Em pesquisa recente nos EUA e no Reino Unido, constatou-se que apenas 1 a cada 5 mulheres se considera feminista. No Brasil, 38% se declaram feministas. Na contradição dos significados, numa pesquisa global, 8 em cada 10 pessoas acreditam que homens e mulheres devem ser tratados igualmente, mas 25% da população brasileira acredita que o feminismo faz mais mal do que bem. Ou seja, o problema está na palavra feminismo.
Uma análise qualitativa do Reino Unido descobriu que fatores cruciais na rejeição ao rótulo feminista são a associação ao ódio aos homens, lesbianismo e falta de feminilidade. As más línguas que quiseram deturpar o movimento conseguiram fazer isso de maneira eficiente, e o feminismo não soube ter um bom publicitário ou um departamento de relações públicas competente o bastante para desvencilhar-se dessas imagens negativas.
Outro aspecto negativo que reduz a adesão ao feminismo é a apropriação desta bandeira por um lado do espectro político, a esquerda. Por que a pauta feminista tem que ser associada com a esquerda? Isso é inconveniente, pois ao se identificar como feminista, as pessoas automaticamente te colocam numa caixinha. A realidade política está tão polarizada e rígida que não dá para ser liberal e feminista ao mesmo tempo. O feminismo perdeu popularidade com essa rigidez e associação de posicionamento político.
Falar sobre a baixa taxa de participação política das mulheres virou coisa de esquerdista reclamão. Denunciar desigualdade salarial virou “mimimi” de mulher neoliberal. Falar sobre aumento de lucros em empresas com mais mulheres em cargos de decisão é pedir para ser criticada pelas duas torcidas. Dados? O que são dados diante de quem já tem certeza, não é mesmo?
Diante dos fatos apresentados, como é possível melhorar a imagem do feminismo e prosseguir na agenda em prol da mulher e sua liberdade?
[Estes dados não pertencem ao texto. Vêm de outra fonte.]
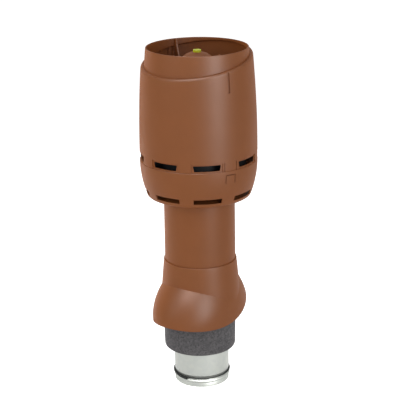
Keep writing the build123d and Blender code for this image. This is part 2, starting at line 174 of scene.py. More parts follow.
# A box between two radii on the downhill side, whose top may flare out sideways
def radialBox(name, inner, outer, width, low, high, flare=0.0):
    deselectAll()
    bpy.ops.mesh.primitive_cube_add(size=1)
    block = bpy.context.object
    block.name = name
    block.scale = (width * mm, (outer - inner) * mm, (high - low) * mm)
    block.location = (0, -(inner + outer) / 2 * mm, (low + high) / 2 * mm)
    applyPlace(block)
    if flare:
        bpy.ops.object.mode_set(mode="EDIT")
        work = bmesh.from_edit_mesh(block.data)
        middle = (low + high) / 2 * mm
        for corner in work.verts:
            corner.select = corner.co.z > middle
        work.select_flush_mode()
        bpy.ops.transform.resize(value=(1 + 2 * flare / width, 1, 1), center_override=(0, 0, 0))
        bpy.ops.object.mode_set(mode="OBJECT")
    return block


# Part of a tube between two upright planes through the axis
def sectorTool(name, inner, outer, low, high, width):
    tool = ringPiece(name, [(inner, low), (outer, low), (outer, high), (inner, high)])
    makeActive(tool)
    bpy.ops.object.mode_set(mode="EDIT")
    half = math.radians(width / 2)
    for side in (-1, 1):
        bpy.ops.mesh.select_all(action="SELECT")
        bpy.ops.mesh.bisect(plane_co=(0, 0, 0), plane_no=(side * math.cos(half), math.sin(half), 0),
                            use_fill=True, clear_outer=True)
    bpy.ops.mesh.select_all(action="SELECT")
    bpy.ops.mesh.normals_make_consistent(inside=False)
    bpy.ops.object.mode_set(mode="OBJECT")
    return tool


# Copies of a piece at each angle round the axis, each with its own mesh
def aroundAxis(piece, angles):
    copies = []
    for angle in angles:
        makeActive(piece)
        bpy.ops.object.duplicate(linked=False)
        copy = bpy.context.object
        copy.rotation_euler = (0, 0, math.radians(angle))
        applyPlace(copy)
        copies.append(copy)
    bpy.data.objects.remove(piece)
    return copies


def joinPieces(pieces):
    makeActive(pieces[0])
    for piece in pieces:
        piece.select_set(True)
    bpy.ops.object.join()
    return bpy.context.object


# Boolean with one tool or several joined ones; the tool is used up. The quick solver needs
# clean closed solids, the exact one also takes tools that overlap or touch
def combine(piece, tool, operation, overlapping=False):
    makeActive(piece)
    change = piece.modifiers.new("combine", "BOOLEAN")
    change.operation = operation
    change.solver = "EXACT" if overlapping else "MANIFOLD"
    change.use_self = overlapping
    change.object = tool
    bpy.ops.object.modifier_apply(modifier=change.name)
    bpy.data.objects.remove(tool)


def finishPiece(piece, nodeName, finish, sharpest=30):
    makeActive(piece)
    bpy.ops.object.shade_smooth_by_angle(angle=math.radians(sharpest))
    piece.data.materials.clear()
    piece.data.materials.append(finish)
    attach(piece, "root")
    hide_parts(nodeName)
    print(piece.name, "made:", len(piece.data.polygons), "faces")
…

Primeiramente, como sociedade, precisamos desafiar expectativas estreitas sobre como uma mulher deve agir ou se comportar. Muitos defendem a igualdade salarial e de oportunidades sem se declararem feministas. Mais do que isso, é preciso tornar o movimento mais inclusivo, chamando as mulheres não feministas e, principalmente, os homens, buscando sobretudo reduzir o preconceito de que feministas os odeiam.
A inclusão pode resultar num feminismo mais aberto às experiências e preocupações de grupos diversos de mulheres, afinal, o feminismo possui diversas facetas como todo movimento social. Sem a ampla conscientização dos seus benefícios, a sociedade perde como um todo. Melhorar a sua imagem é fundamental para garantir o desenvolvimento social e econômico dos países. Quando mais mulheres estão incluídas na economia, o PIB dos países cresce. Segundo o Banco Mundial, incluir mais mulheres no mercado de trabalho poderia impulsionar a riqueza do mundo em até 20 pontos percentuais do PIB global.
Mas acreditamos que dados, juntos a uma profunda reflexão, nos tirarão desse Fla-Flu que tem adoecido homens e mulheres. O problema reside na busca por uma compreensão maior do movimento, que exige esforço, estudo e abertura ao diferente. O maior inimigo do feminismo hoje é a preguiça.
Uma pesquisa inglesa recente apontou algo intrigante: na geração Z, há diferentes visões de mundo a depender do gênero. Mulheres de 18 a 30 anos são 30 pontos percentuais mais liberais do que seus pares masculinos. Nos EUA e Europa, mulheres jovens possuem uma visão mais humanitária sobre imigração e pautas raciais. Na Alemanha, os homens mais jovens têm se aproximado do partido de extrema direita AfD (Alternativa para a Alemanha), que é contra imigração.
A agência brasileira Consumoteca descobriu que, para homens da geração Z, o relacionamento online é mais significativo do que a interação face a face. 47% deles acreditam que o espaço digital propicia uma conexão mais autêntica, contra 36% das mulheres. Conclusão: a dificuldade de interpretação sobre igualdade de gênero leva esses jovens a uma rota de fuga, representada por isolamento social e interação com bolhas de internet com discursos de ódio e intolerância.
As garotas demandam melhores condições de existência e relacionamentos, denunciando comportamentos discriminatórios. Mas os dois grupos apresentam desdém em relação ao acolhimento do diferente. Não se espera que uma jovem discuta racionalmente com um Red Pill sobre sua independência, mas a não abertura ao diálogo está fortalecendo misóginos.
Mulheres mais velhas e homens também negam o feminismo por preguiça e discursos machistas internalizados, disfarçados de apoio a outras causas. Muitos empresários se recusam a aceitar dispositivos de igualdade em suas empresas, alegando que isso fere a meritocracia, quando na verdade estão perpetuando desigualdades estruturais.
Além disso, é importante destacar que o patriarcado afeta ambos os gêneros. Homens sofrem com a pressão de corresponder a expectativas irreais de masculinidade, o que contribui para taxas alarmantes de suicídio masculino. Segundo a Organização Mundial da Saúde (OMS), as taxas de suicídio entre homens são significativamente maiores que entre mulheres, refletindo uma crise de saúde mental.
Costumava-se dizer que o maior aliado do machismo era o silêncio. Agora, se passarmos a falar sobre ele, a preguiça pode se tornar nosso novo maior inimigo. Melhorar a imagem do feminismo é indiscutível para garantir o desenvolvimento social e econômico dos países. Quando mais mulheres estão incluídas na economia, todos ganham.